His attention turns now toward the Indy 500, but with the freedom to pick and choose what he wants to do, Alonso is studying every opportunity. A five-year losing streak in F1 had pushed him to the fringes of that series, and although he remains one of the most popular drivers in the world, some began to wonder if his skills had slipped at the tail of his 17-year F1 career.

What he has done moonlighting in different disciplines has proven his talent has not wavered and that as he prepares to turn 38, Alonso still rates among the best drivers on the planet.

"Whenever you put a guy in a different car on a different track, normally it takes four or five laps for them to get (comfortable)," said Rolex winning team owner Wayne Taylor. "I remember his first split on the first turn was as quick as everybody. I thought, 'How are we going to manage this?' He was just terrific."

Alonso did the heavy lifting for Taylor at Daytona, a race stopped twice for the first time in history for rain, then called shy of the 24-hour mark because conditions were too treacherous for drivers to be on the track.

Two of Alonso's three stints in the car were during the rain, in part because F1 had made him the most experienced driver on the Taylor lineup in wet conditions, and because he had the control and steadiness to manage the risks versus reward in a torrential rainstorm.
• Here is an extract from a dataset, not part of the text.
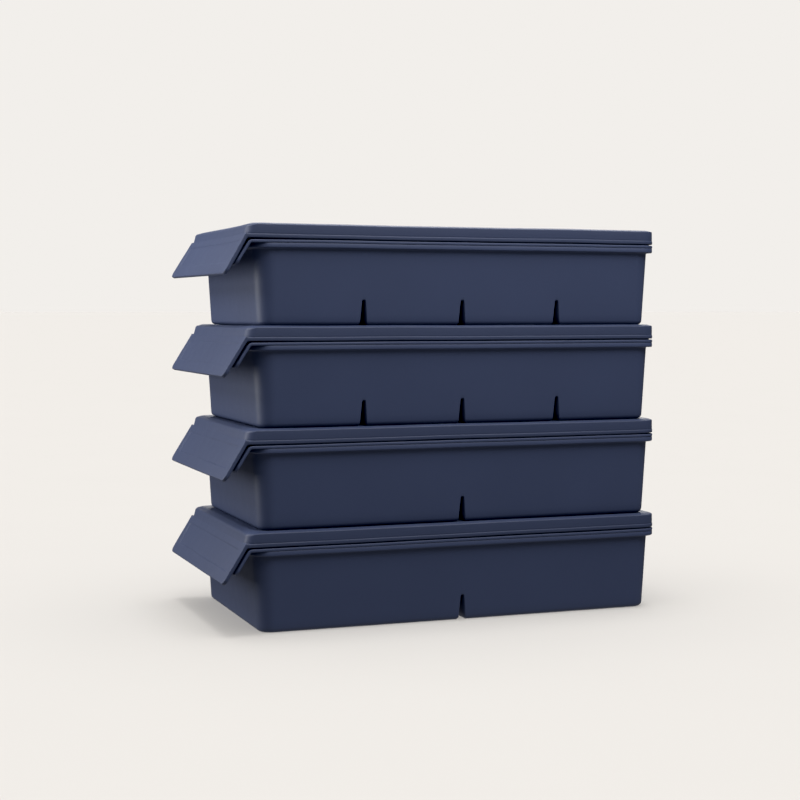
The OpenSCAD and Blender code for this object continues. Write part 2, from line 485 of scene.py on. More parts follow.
@dataclass(frozen=True)
class Moulding:
    """One soft piece of the stack, either a tray or a lid."""

    sizes: StackSizes
    level: int

    @staticmethod
    def _tab_side(flat_x: list[Array], base_x: float, hold: float) -> Array:
        """Places the long sides' stations at the tab end for its widest outline.

        A station v past the hold lands on v + stretch * (v - hold) there, so v is
        (landing + stretch * hold) / (1 + stretch).

        Args:
            flat_x: X on which the stations land in the widest outline, from the hold to the tip.
            base_x: X of the base rectangle's corner centres.
            hold: Stations nearer the middle than this aren't stretched.

        Returns:
            X of the stations, rising.
        """
        wide = -np.concatenate(flat_x)
        stretch = (wide[-1] - base_x) / (base_x - hold)
        return -np.sort((wide + stretch * hold) / (1 + stretch))[::-1]

    def _rim_row(self, skin: Skin, inset: float, z: float) -> Array:
        """A level row that stands in from the rim's outline by inset all round."""
        x, y = self._outline(skin, inset, inset - self.sizes.rim_half_l, self.sizes.rim_r - inset)
        return skin.add(x, y, z)

    def _outline(self, skin: Skin, inset: float, left: float, left_r: float) -> tuple[Array, Array]:
        """The rim's outline moved in by inset, with its own reach and corners at the tab end.

        Args:
            skin: The piece's skin.
            inset: How far the outline stands in along the sides and the plain end.
            left: X at the tab end.
            left_r: Radius of the two corners at the tab end.

        Returns:
            X and Y at every station.
        """
        size = self.sizes
        half_l, half_w = size.rim_half_l - inset, size.rim_half_w - inset
        return skin.stations.outline(left, half_l, half_w, left_r, size.rim_r - inset)


# ---------------------------------------------------------------- trays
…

Alonso found the limited visibility and standing water on the track to be the most dangerous conditions of his career, and he had had more than enough when he saw the pace car driver hydroplane and nearly crash when he was following under caution.

But he didn't turn a single wheel wrong and drove the Cadillac DPi to the lead every time he was on the track to win the Rolex in his second try. He noted after that that his sports car career was exactly a year old and continued to hint at his future.

Although he did a car swap with seven-time NASCAR champion Jimmie Johnson in November and ran exhibition laps in a stock car, Alonso said at Daytona that NASCAR events are not currently on his radar. He is competing this year in the World Endurance Challenge — he won in his series debut last season in the Six Hours of Spa — and quipped he has so many plans he may need to return to F1 to lessen his load.

There are plenty of opportunities for Alonso all over the world, and his next big announcement could be next year's Dakar Rally in Paris. Alonso's win in Daytona made him the third F1 champion to win the Rolex, joining Phil Hill and Mario Andretti. He seemed envious of the drivers before his time who could race all over the world in any sort of formula, and proving that it can still be done might be what Alonso does next.

"I think to win in different series, in different disciplines of motorsport which are quite specific, you need to probably be born with that talent and grow up with that knowledge of that series," he said. "Like oval racing, like IndyCar and things like that — to come there and try to be competitive or winning is something that I think in motorsport is quite difficult.

"I think in the past it was a little bit more open, motorsport in general. But now every series became very, very professional, and you need to take full dedication to each series, each driving style and things like that. I think hopefully soon I can tell you more of the plans."